There is no limit to the size of an area that the RDA could target for redevelopment, as long as at least 50 percent of the parcels in that area are considered blighted.
Becker said the eminent domain process would be the next step if the RDA cannot negotiate a voluntary sale of the property, and usually takes two to three months, starting with a declaration of public necessity.
“You have to make a declaration that there’s a reason that you’re using eminent domain,” he said. “A finding of blight documenting public health and safety and other issues that are the reason for it being declared blighted.”
The owner would be notified of the proceedings and would be asked to get an appraisal of the property while the city would get an appraisal of its own.

A sale price would then be negotiated.

“It’s not usual that the city and the property owner don’t come to an agreement on that price. Then it would go to a condemnation court,” Becker said. “But it doesn’t stop the acquisition process. The city could still take control of the property even though the price has not been agreed upon. The settlement of the price issue may take quite a bit longer than it takes for the RDA to gain control of the property.”

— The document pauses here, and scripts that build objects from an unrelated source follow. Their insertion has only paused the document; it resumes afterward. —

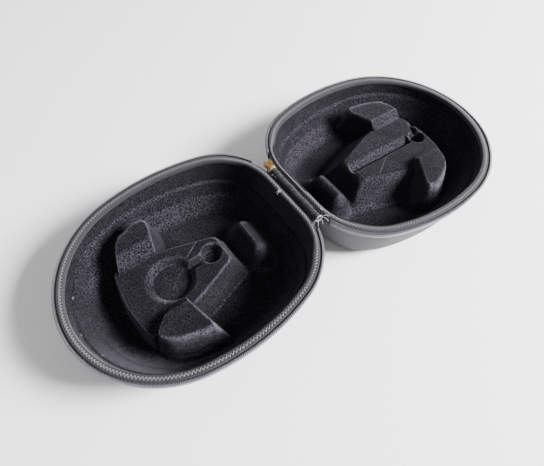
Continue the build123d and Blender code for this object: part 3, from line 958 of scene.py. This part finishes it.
def lining_rows(rim, sizes, bowl, cradle, walks, half):
    """Rows of the velour's face, from under the binding to the middle of the floor."""
    full = sizes.binding_inner - 0.0008
    begin = binding_edge(rim, sizes, walks, half) - 0.0008
    start = np.stack([begin, np.full(len(walks), -0.0011)], 1)
    shoulder = np.stack([np.maximum(full, begin + 0.0002), np.full(len(walks), -0.0021)], 1)
    edge = rim.points(walks, full)
    crease_height = underside_height(bowl, bowl.depth - bowl.crease, edge[:, 0])
    band_end = np.stack([full - crease_height * math.tan(bowl.band_taper), crease_height], 1)
    step = band_end + [bowl.crease_step, -0.0011]
    corner = wall_corner(bowl, rim, walks, step, bowl.lining_taper, bowl.floor_gap)
    inner = floor_edge(bowl, rim, walks, corner, 0.016)
    rows = rounded_path([start, shoulder, band_end, step, corner, inner],
                        [0.0003, 0.0022, 0.0030, bowl.floor_round], [1, 16, 1, 10, 1], 6)
    wall = carried(rim, walks, rows)
    grid = closed_in(bowl, wall, -0.118, bowl.floor_gap, np.linspace(1, 0.004, cradle.rows)[1:])
    return relax_cradle(grid, len(wall) - 16, cradle, half)


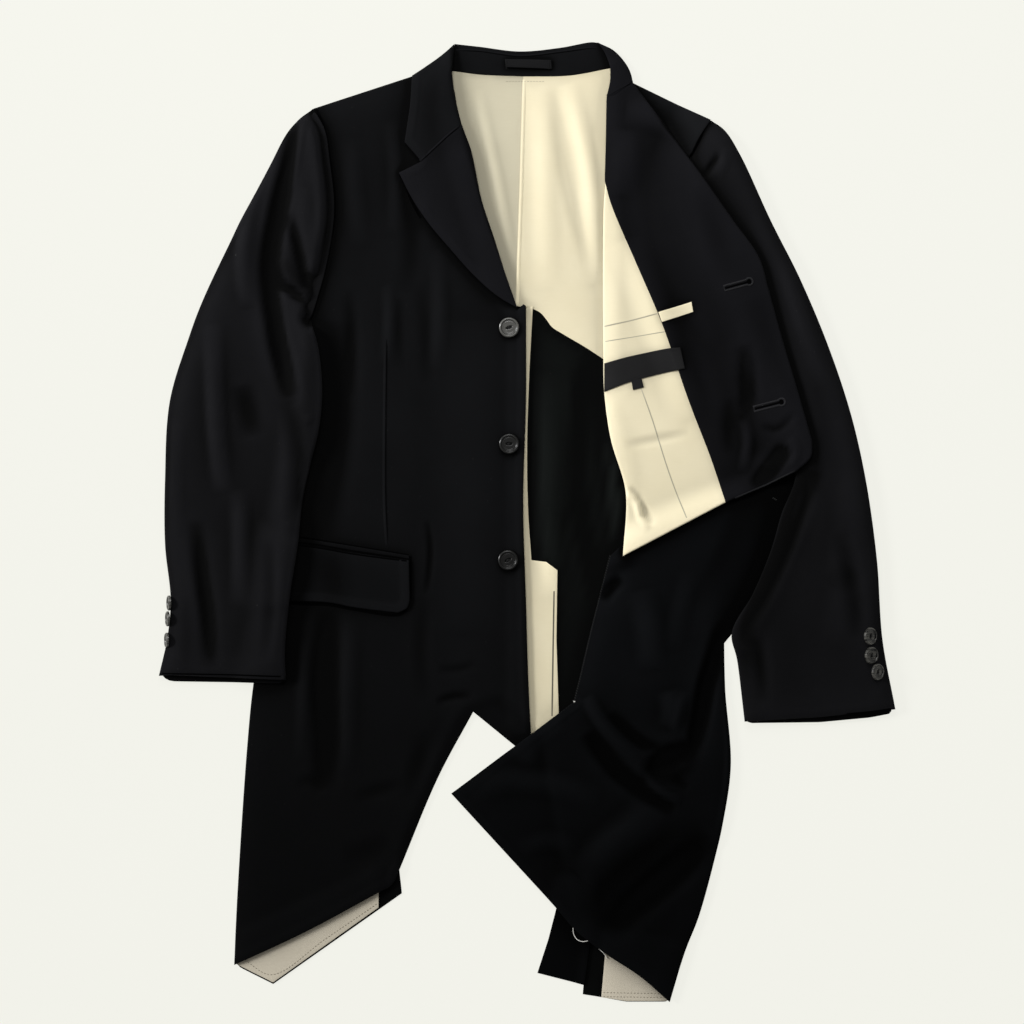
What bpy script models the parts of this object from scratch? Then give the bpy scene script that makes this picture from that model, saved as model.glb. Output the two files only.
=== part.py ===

The city would then be able to open the property up for bidding and request proposals from developers.

The city disbanded its Redevelopment Authority a number of years ago after the board decided there was little to be done to force action on blighted, vacant buildings.

Knapp said that conclusion might have been the result of a misunderstanding of the law.

Knapp said there was a Supreme Court ruling that limited government use of eminent domain. Subsequent court cases have clarified that ruling to show that the limitations were mainly on the taking of residential property and don’t apply to commercial properties, Knapp said.